The key to an emancipatory concept lies in empowering the citizens and in their community. For our exhibition and educational experiment Open Codes (October 2017 to April 2019), for example, we have chosen an unusual, interactive mode of engaging with art introduces them to this new strategy of an assembly. The museum becomes a location for civic education, where acquisition of knowledge is not only worthwhile, but also rewarded. For the actual message of digital change is: the society of tomorrow will change (will have to change) into the knowledge society.
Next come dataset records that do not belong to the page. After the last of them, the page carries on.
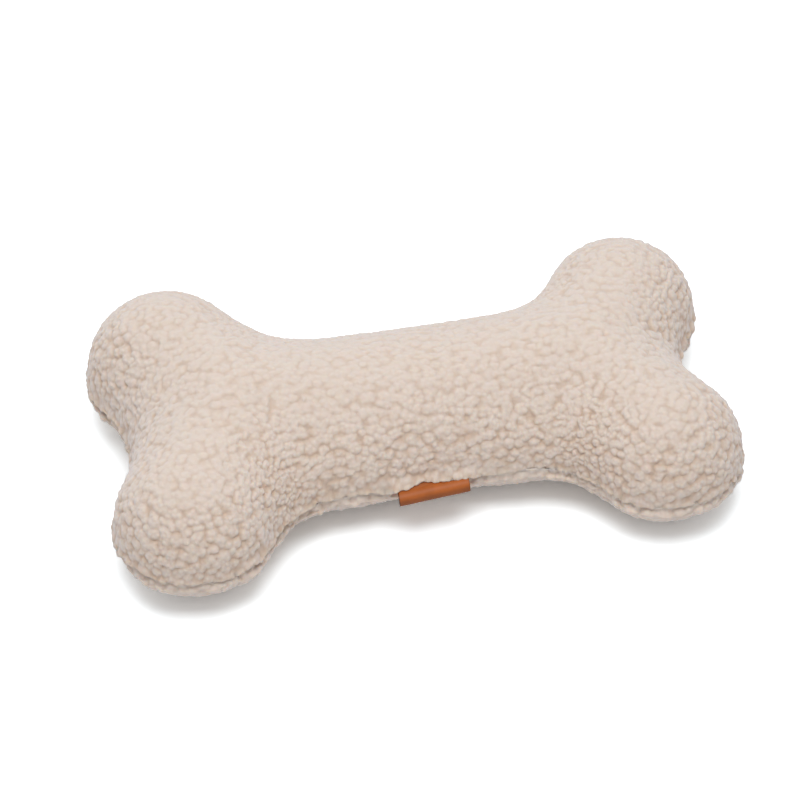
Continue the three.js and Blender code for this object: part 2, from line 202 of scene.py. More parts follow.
# Radius of the circle that closes a turned piece, and the distance within which it is merged
POLE_RADIUS = 0.0000099
POLE_MERGE = 0.00002

# Colour of the floor for the light that it throws back, for the camera near the toy, where it shows
# the shadow, and for the camera far from the toy, where it is plain white
FLOOR_COLOUR = (0.9, 0.9, 0.9)
FLOOR_SEEN = (1.50, 1.58, 1.63)
FLOOR_FAR = (6.0, 6.0, 6.0)
FLOOR_FAR_FROM = 0.22
FLOOR_FAR_AT = 1.2


# Settings that a user would change

def number(name, description, value, **more):
    return FloatProperty(name=name, description=description, default=value, **more)


def length(name, description, metres):
    return number(name, description, metres, unit="LENGTH")


def angle(name, description, degrees):
    return number(name, description, math.radians(degrees), subtype="ANGLE")


def colour(name, description, rgb):
    return FloatVectorProperty(
        name=name, description=description, default=rgb, subtype="COLOR", size=3)


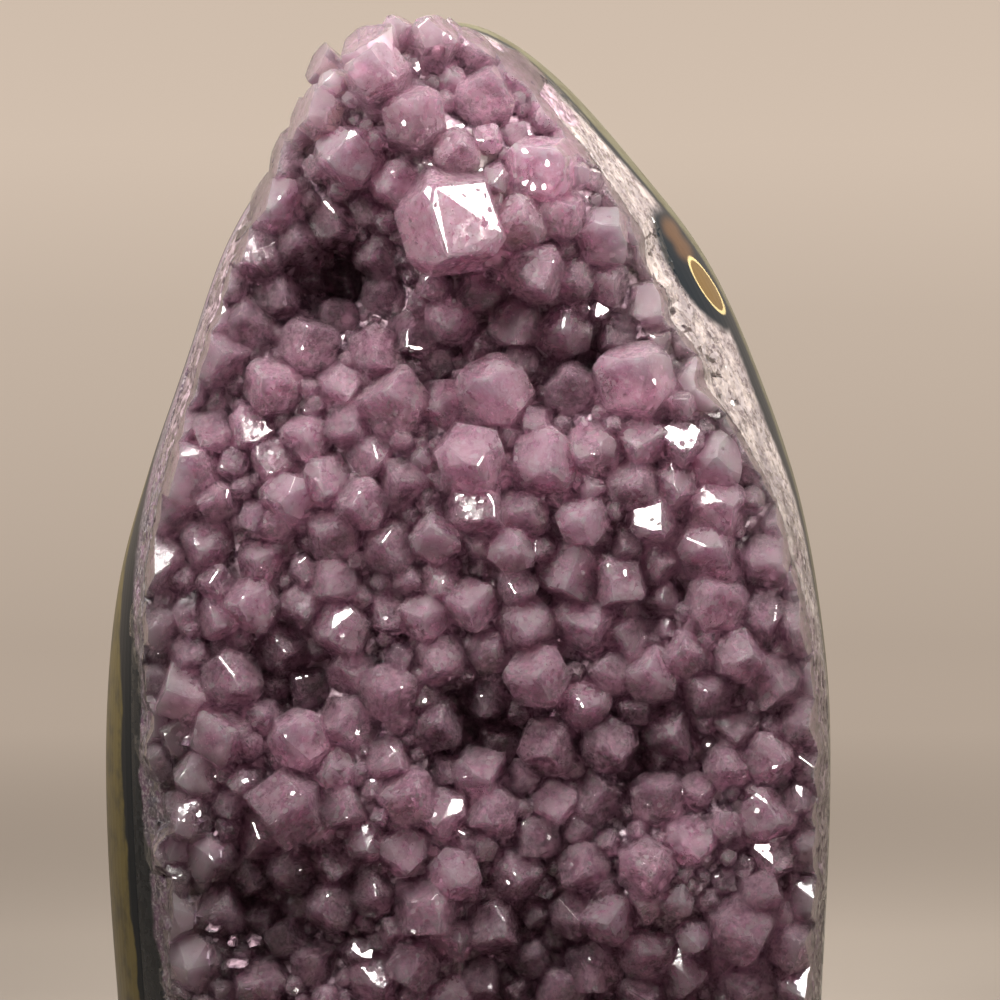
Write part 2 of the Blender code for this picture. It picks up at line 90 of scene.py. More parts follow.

Therefore, we demand paid citizens’ education for the twenty-first century! We shall need culturally competent citizens in order to defend democracy in the future. For is any thinking going on at all in the political arena or the mass media? Isn’t a trash president the ultimate triumph of trash TV? Sadly, we have gotten used to the voice of reason not being heard, because, as Sigmund Freud said, “The voice of the intellect is a soft one”.
Peter Weibel, Artistic-Scientific Director ZKM Karlsruhe Peter Weibel is artistic-scientific Director at ZKM Karlsruhe | Photo: Andy Ridder © ZKM Karlsruhe

But what is new is that the voice of reality is not heard either. When a phone rings in the government’s offices in Berlin and the reply to the secretary’s question “Who’s calling?” is “The voice of reality,” the politicians shout unisono “Don’t pick up the phone!” This is why Germany has become a dysfunctional democratic republic. Administration specialists talk increasingly of organization failure with fatal consequences for people.Functionality is no longer the norm, but the exception. Above all because there is a lack of real-time data management

We need new knowledge formats on the web

On the European Digitization Index Germany is ranked 17th, that is, it is a “developing country” in terms of digitization. Striving to retain power at all costs and ideological blindness have led to reality being sidestepped. Thus, not only the museum, as a new form of assembly, has the opportunity – together with the citizens – to develop as a site of knowledge and empowerment.  With the instruments of thought and new forms of education – above all through new mediation formats on the Net – it can be possible to regain access to reality.

 

Peter Weibel (*1944) is regarded as a central actor in European media art. As an artist, theorist, curator, artistic-scientific chairman of the ZKM Karlsruhe and director of the “Peter Weibel Research Institute for Digital Cultures” at the University of Applied Arts in Vienna, he works at the interface of art and science. He has directed the Biennale in Seville and Moscow, the Ars Electronica in Linz and the Institute for New Media at the Städelschule in Frankfurt.